The 313th Rifle Division was a standard Red Army rifle division formed on July 15, 1941 in the Udmurt ASSR before being sent to the vicinity of Leningrad, first in the 7th Separate Army east of Lake Ladoga, and later in 32nd Army of Karelian Front, where it spent most of the war facing the Finnish Army in East Karelia. In consequence the division saw relatively uneventful service on this mostly quiet front until the summer of 1944, when it took part in the offensive that drove Finland out of the war. When this was accomplished, the division was redeployed to take the fight into Poland and then into the German heartland in the winter and spring of 1945. It ended the war north of Berlin after compiling a very distinguished record of service.

== Formation ==
The 313th began forming on July 15, 1941 in the Udmurt ASSR in the Urals Military District. Its basic order of battle was as follows:
- 1068th Rifle Regiment
- 1070th Rifle Regiment
- 1072nd Rifle Regiment
- 856th Artillery Regiment
Maj. Gen. Anton Aleksandrovich Pavlovich was given command of the division on the day it began forming. In August, while still forming up, the division was assigned to the Reserve of the Supreme High Command and between September 5–9 it arrived in the Petrozavodsk area near Lake Onega and was assigned to the 7th Army.
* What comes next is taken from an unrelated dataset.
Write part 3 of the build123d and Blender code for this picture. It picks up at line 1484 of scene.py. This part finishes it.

In October it moved north and became part of the Karelian Front, in the Medvezhegorskaya Operational Group, which became the 2nd Formation of the 32nd Army in March 1942. In mid-October, General Pavlovich handed command to Col. Aleksandr Pavlovich Petrov, but he in turn was replaced by Col. Grigorii Vasilevich Golovanov a month later; Golovanov remained in command until the end of February 1944. The 313th also remained on this static front, facing the Finns just south of the Arctic Circle, until the summer of 1944. On July 19, 1943, it was awarded the Order of the Red Banner for "exemplary fulfillment of command tasks" and its "valor and courage".
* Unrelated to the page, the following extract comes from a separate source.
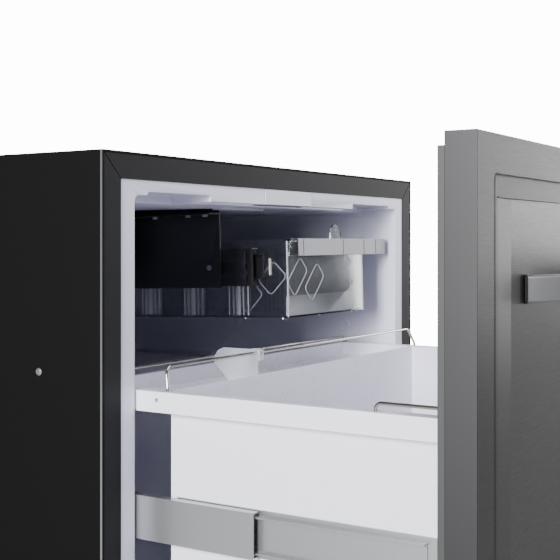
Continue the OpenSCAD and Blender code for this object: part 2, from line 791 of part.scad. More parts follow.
// White vacuum-formed back of the front
module inner_panel() {
    color("#dedee6") difference() {
        union() {
            box([-half_w + 1.1, panel_y - 0.9, panel_z0 + 1.1], [half_w - 1.1, panel_y, panel_z1 - 1.1]);
            box([-288, panel_y, panel_z0 + 15], [288, panel_y + 1, top - 15]);
            box([-268, panel_y + 1, panel_z0 + 34], [268, panel_y + 5.3, top - 34]);
        }
        box([-240, panel_y - 2, panel_z0 + 60], [240, panel_y + 2, top - 60]);
    }
}

// Magnetic gasket, a ring between the front and the cabinet's frame
module gasket() {
    y0 = panel_y + 1;
    color("#2a2a2d") difference() {
        box([-294, y0, panel_z0 + 10], [294, y0 + gasket_t - 1, top - 11]);
        box([-272, y0 - 1, panel_z0 + 29], [272, y0 + gasket_t, top - 29]);
        difference() {
            box([-288, y0 + 2, panel_z0 + 16], [288, y0 + 3.4, top - 17]);
            box([-278, y0 - 1, panel_z0 + 23], [278, y0 + gasket_t, top - 23]);
        }
    }
}

// Bowed bar handle that springs from the front at both ends
module handle() {
    sag = 34;
    base = panel_face + relief;
    r = (grip_l * grip_l + sag * sag) / (2 * sag);
    color("#77787a") intersection() {
        translate([0, base - sag + r, grip_z - 10.5]) difference() {
            cylinder(r = r, h = 21, $fn = 360);
            translate([0, 0, -1]) cylinder(r = r - 7, h = 23, $fn = 360);
        }
        box([-grip_l - 5, base - sag - 1, 0], [grip_l + 5, base, top]);
    }
}

// One-piece white drawer: deep part in front, shallow tray behind
module drawer_box() {
    t = drawer_t;
    color("#f2f2f6") difference() {
        union() {
            box([-rim_x, deep_y0, rim_z - rim_h], [rim_x, tray_y, rim_z]);
            box([-wall_x, deep_y0 + rim_w, deep_z], [wall_x, deep_y1, rim_z]);
        }
        box([-wall_x + t, deep_y0 + rim_w + t, deep_z + t], [wall_x - t, deep_y1 - t, top]);
        box([-wall_x + t, deep_y1, rim_z - rim_h + t], [wall_x - t, tray_y - t - 4, top]);
        both_sides() {
            box([wall_x, deep_y0 + rim_w + t, rim_z - rim_h - 1], [rim_x - t, deep_y1, rim_z - t]);
            translate([0, deep_y1 + 7, rim_z - 7.5]) rotate([0, 90, 0]) cylinder(r = 2, h = 300);
        }
    }
}

// Raised wire rail over the deep part's back wall
module rear_rail() {
    y = deep_y1 - t_rail;
    x = rim_x - 5;
    color("#b9bcc0") wire([[-x, y, rim_z], [-x, y, rim_z + 4], [-x, y + 4, rail_z],
        [x, y + 4, rail_z], [x, y, rim_z + 4], [x, y, rim_z]], wire_d, 2.5);
}

// Low wire rail along the tray's back edge
module tray_rail() {
    y = tray_y - 3.5;
    x = rim_x - 6;
    color("#b9bcc0") wire([[-x, y, rim_z], [-x, y, rim_z + 7], [x, y, rim_z + 7], [x, y, rim_z]],
        wire_d);
}

// Short low rails on the side rims, next to the front
module side_rails() {
    x = rim_x - 4;
    color("#b9bcc0") both_sides() wire([[x, deep_y0 + 74, rim_z], [x, deep_y0 + 74, rim_z + 7],
        [x, deep_y0 + 6, rim_z + 7], [x, deep_y0 + 6, rim_z]], wire_d);
}

// Clear divider that hangs on the rear rail
module rail_divider() {
    x = -104;
    y = deep_y1 - t_rail;
    color("#cdd6dd", 0.6) difference() {
        union() {
            translate([x, deep_y1, rail_z]) rotate([90, 0, 90]) linear_extrude(2.4)
                polygon([[1, 3], [42, 3], [49, 0], [53, -6], [53, -14], [36, -30], [1, -30]]);
            box([x - 1, deep_y1 - 3, rail_z - 8], [x + 6, deep_y1 + 6, rail_z + 4]);
        }
        translate([x - 10, y + 4, rail_z]) rotate([0, 90, 0]) cylinder(d = wire_d + 0.2, h = 30);
    }
}

module drawer_slide_pair() {
    for (m = [0, 1]) mirror([m, 0, 0]) translate([open_x, 0, slide_z]) mirror([1, 0, 0]) children();
}
module drawer_slides_outer() {
    color("#9da0a3") drawer_slide_pair() translate([0, slide_y, 0]) difference() {
        outer_member(slide_h, slide_l);
        for (y = [24, 180, 340]) translate([-1, y, 0]) rotate([0, 90, 0]) cylinder(r = 2.2, h = 4);
    }
}
module drawer_slides_middle() {
    color("#9da0a3") drawer_slide_pair() translate([0, slide_y - drawer_open / 2, 0])
        middle_member(slide_h, slide_l);
}

// Inner members with the angles that tie the drawer box to the front
module drawer_slides_inner() {
    color("#9da0a3") drawer_slide_pair() {
        translate([0, slide_y - drawer_open, 0]) inner_member(slide_h, slide_l);
        box([slide_t, deep_y0 + 1.5, -20], [slide_t + 2, deep_y1 - 8, 20]);
        box([-4, deep_y0, -20], [slide_t + 2, deep_y0 + 1.5, 20]);
    }
}

outer_case();
case_back();
case_base();
rubber_feet();
side_screws();
front_frame();
foam_body();
liner();
wall_plugs();
centre_cover();
lamp_lens();
bin_bracket_left();
bin_bracket_right();
bracket_screws();
bin_slides_outer();
bin_slides_middle();
bin_slides_inner();
ice_bin();
bin_front_band();
bin_front_plate();
ice_scoop();
ice_mould();
mould_heater();
mould_bracket();
ice_rake();
gear_housing();
gear_motor();
bail_arm();
ice_chute();
fill_cup();
fill_tube();
water_valve();
evaporator();
evaporator_cover();
evaporator_fan();
evaporator_fan_motor();
compressor();
compressor_mounts();
condenser();
condenser_fan();
condenser_fan_motor();
filter_drier();
refrigerant_lines();
drip_pan();
drain_tube();
control_box();
rear_grille();
front_skin();
front_core();
inner_panel();
gasket();
handle();
drawer_box();
rear_rail();
tray_rail();
side_rails();
rail_divider();
drawer_slides_outer();
drawer_slides_middle();
drawer_slides_inner();
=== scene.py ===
# %% [markdown]
# # A built-in freezer drawer with an ice maker
# The real appliance is a black steel cabinet with a white plastic liner. A full-width
# drawer runs out of its lower half, and a clear ice bin hangs on black slides under the
# ceiling. The measured frame is loaded first, so that every piece made here is put where
# the engineering model says, and moves with the body that carries it.

# %% Load the frame
import json
import math

import bmesh
import bpy
from mathutils import Matrix, Vector


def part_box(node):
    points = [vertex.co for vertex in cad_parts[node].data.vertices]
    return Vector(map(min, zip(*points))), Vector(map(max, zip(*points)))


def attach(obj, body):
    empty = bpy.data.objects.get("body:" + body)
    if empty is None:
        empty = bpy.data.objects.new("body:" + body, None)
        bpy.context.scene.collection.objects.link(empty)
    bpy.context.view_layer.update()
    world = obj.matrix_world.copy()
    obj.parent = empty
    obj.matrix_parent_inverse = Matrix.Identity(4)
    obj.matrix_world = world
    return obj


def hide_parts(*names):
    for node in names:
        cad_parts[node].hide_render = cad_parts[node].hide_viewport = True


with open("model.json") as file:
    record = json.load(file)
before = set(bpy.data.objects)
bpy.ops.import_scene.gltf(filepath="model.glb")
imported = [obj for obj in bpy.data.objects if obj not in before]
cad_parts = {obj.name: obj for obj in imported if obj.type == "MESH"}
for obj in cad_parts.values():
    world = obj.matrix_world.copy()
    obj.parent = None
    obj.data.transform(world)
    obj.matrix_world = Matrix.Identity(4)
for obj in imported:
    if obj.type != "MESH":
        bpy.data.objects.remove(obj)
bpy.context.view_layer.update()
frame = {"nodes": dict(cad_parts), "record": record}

# %% [markdown]
# ## Camera
# A product shot of a drawer is taken level, from a little below the cabinet's top and
# well to its left. A level camera keeps upright edges upright. The lens shift then frames
# the picture lower without tilting the camera, as a view camera's rising front does.

# %% Camera
camera_data = bpy.data.cameras.new("camera")
camera_data.lens = 69.74
camera_data.sensor_width = 36
camera_data.shift_y = -0.07
camera = bpy.data.objects.new("camera", camera_data)
camera.location = (-0.9952, -0.6208, 0.4519)
camera.rotation_euler = (math.radians(90), 0, math.radians(-57.52))
bpy.context.collection.objects.link(camera)
bpy.context.scene.camera = camera
print("camera at", tuple(camera.location))

# %% [markdown]
# ## Floor and light
# Studio light for a glossy white liner beside matt black steel has to be broad, or the
# plastic shows hard hot spots. Four soft boxes do that. The one on the left stands almost
# level with the opening, so it grazes past the frame: the near strip of the far wall is
# bright and the depth of the cabinet stays dark. The one on the right is there for the
# brushed front, which mirrors it. The camera sees a white surround that lights nothing.

# %% Floor, surround and soft boxes
def srgb(code, alpha=1.0):
    parts = [int(code[i:i + 2], 16) / 255 for i in (1, 3, 5)]
    linear = [c / 12.92 if c <= 0.04045 else ((c + 0.055) / 1.055) ** 2.4 for c in parts]
    return (*linear, alpha)


def soft_box(name, place, aim, size, watts):
    data = bpy.data.lights.new(name, "AREA")
    data.shape = "RECTANGLE"
    data.size, data.size_y = size
    data.energy = watts
    lamp = bpy.data.objects.new(name, data)
    lamp.location = place
    lamp.rotation_euler = (Vector(aim) - Vector(place)).to_track_quat("-Z", "Y").to_euler()
    bpy.context.collection.objects.link(lamp)


fill_strength, backdrop_strength = 0.14, 14.0
world = bpy.data.worlds.new("studio")
world.use_nodes = True
sky = world.node_tree
sky.nodes["Background"].inputs["Color"].default_value = srgb("#f2f4ff")
sky.nodes["Background"].inputs["Strength"].default_value = fill_strength
backdrop = sky.nodes.new("ShaderNodeBackground")
backdrop.inputs["Color"].default_value = srgb("#ffffff")
backdrop.inputs["Strength"].default_value = backdrop_strength
seen = sky.nodes.new("ShaderNodeLightPath")
choose = sky.nodes.new("ShaderNodeMixShader")
sky.links.new(seen.outputs["Is Camera Ray"], choose.inputs[0])
sky.links.new(sky.nodes["Background"].outputs[0], choose.inputs[1])
sky.links.new(backdrop.outputs[0], choose.inputs[2])
sky.links.new(choose.outputs[0], sky.nodes["World Output"].inputs["Surface"])
bpy.context.scene.world = world
soft_box("left_box", (-2.4, -0.32, 0.95), (0.1, -0.1, 0.35), (0.6, 1.0), 134)
soft_box("right_box", (2.6, -0.8, 0.8), (-0.1, -0.35, 0.4), (1.0, 1.2), 34)
soft_box("top_box", (0.1, -0.75, 2.4), (0, -0.2, 0.4), (1.8, 0.8), 34)
soft_box("front_box", (0.7, -3.0, 1.3), (0.3, -0.3, 0.35), (1.6, 1.6), 38)

floor_shape = bmesh.new()
bmesh.ops.create_circle(floor_shape, cap_ends=True, segments=96, radius=2.2)
floor_mesh = bpy.data.meshes.new("floor")
floor_shape.to_mesh(floor_mesh)
floor_shape.free()
floor = bpy.data.objects.new("floor", floor_mesh)
bpy.context.collection.objects.link(floor)
print("stage: one floor, four soft boxes")

# %% [markdown]
# ## Making finishes
# Every finish is a Principled shader with a small pattern on it. One function adds a node
# with its settings and links, one starts a finish, and one lays a fine surface over it:
# noise of a real grain size, stretched along the rolling or brushing direction, that
# moves both the height and the gloss a little.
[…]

==Svir–Petrozavodsk Offensive==
Leningrad Front began its offensive on the Isthmus of Karelia on June 10, making rapid progress towards Vyborg despite strong Finnish resistance. On June 16 the Finnish commander-in-chief, Marshal Mannerheim, issued orders to give up East Karelia, to free up forces for the main front on the Isthmus, so when Karelian Front launched its own offensive on the 20th it faced a very fluid situation. The 313th was tasked with clearing the railway southwards along the western shores of Lake Onega to link up with 7th Army. It did so on June 29 at Petrozavodsk, and was distinguished with the name of the town where it had arrived at the front, and finally liberated nearly three years later, as an honorific:
"PETROZAVODSK"...313 Rifle Division (Colonel Tsygankov, Nikifor Fomich)... the troops who participated in the battles with the enemy, and the liberation of Petrozavodsk, by the order of the Supreme High Command of 29 June 1944, and a commendation in Moscow, are given a salute of 24 artillery salvos from 324 guns.
 Following this, the division helped continue to push the Finnish forces back to the so-called U-Line, along the Uksu River - Lake Loimola - Lake Tolva, north of Lake Ladoga, which was reached by July 10.

==Advance==
In November, when this operation was ended, the 313th was transferred to the 19th Army in the Reserve of the Supreme High Command. It returned to the fighting front in January 1945, in the 132nd Rifle Corps of that Army, in the 2nd Belorussian Front, and fought under those headquarters until the end of the war. At the start of the second phase of the Vistula-Oder Offensive on February 24, 19th Army attached the division to the 3rd Guards Tank Corps as an exploitation force to drive through to the Baltic coast north of Koslin to cut the path to the west of the German forces in eastern Pomerania. By the 27th the tanks had made great progress, advancing as much as 60 km, forcing units of German 2nd Army to fall back without much resistance, but the rifle divisions were falling behind; the 313th reached Gross Karzenburg on this date, some 45 km farther back. As well, 19th Army headquarters was losing communications with its troops, and the Front had to order a delay of the further offensive by the tank corps while the Army reorganized.

On March 5 the division received its last commander, Col. Vasilii Andryanovich Asafev, replacing Colonel Tsygankov. On April 5 it was awarded its second Order of the Red Banner for its role in the capture of the Pomeranian towns of Człuchów, Czarne, Biały Bór and others.

In April, the 313th participated in the Berlin Strategic Offensive Operation, and ended the war north of Berlin. When hostilities ceased, the division carried the official title of 313th Rifle, Petrozavodsk, twice Order of the Red Banner, Order of Suvorov, Order of Kutuzov Division. (Russian: 313-я стрелковая Петрозаводская дважды Краснознамённая орденов Суворова и Кутузова дивизия.)

== Postwar ==
The division was disbanded "in place" during the summer of 1945 with the Northern Group of Forces.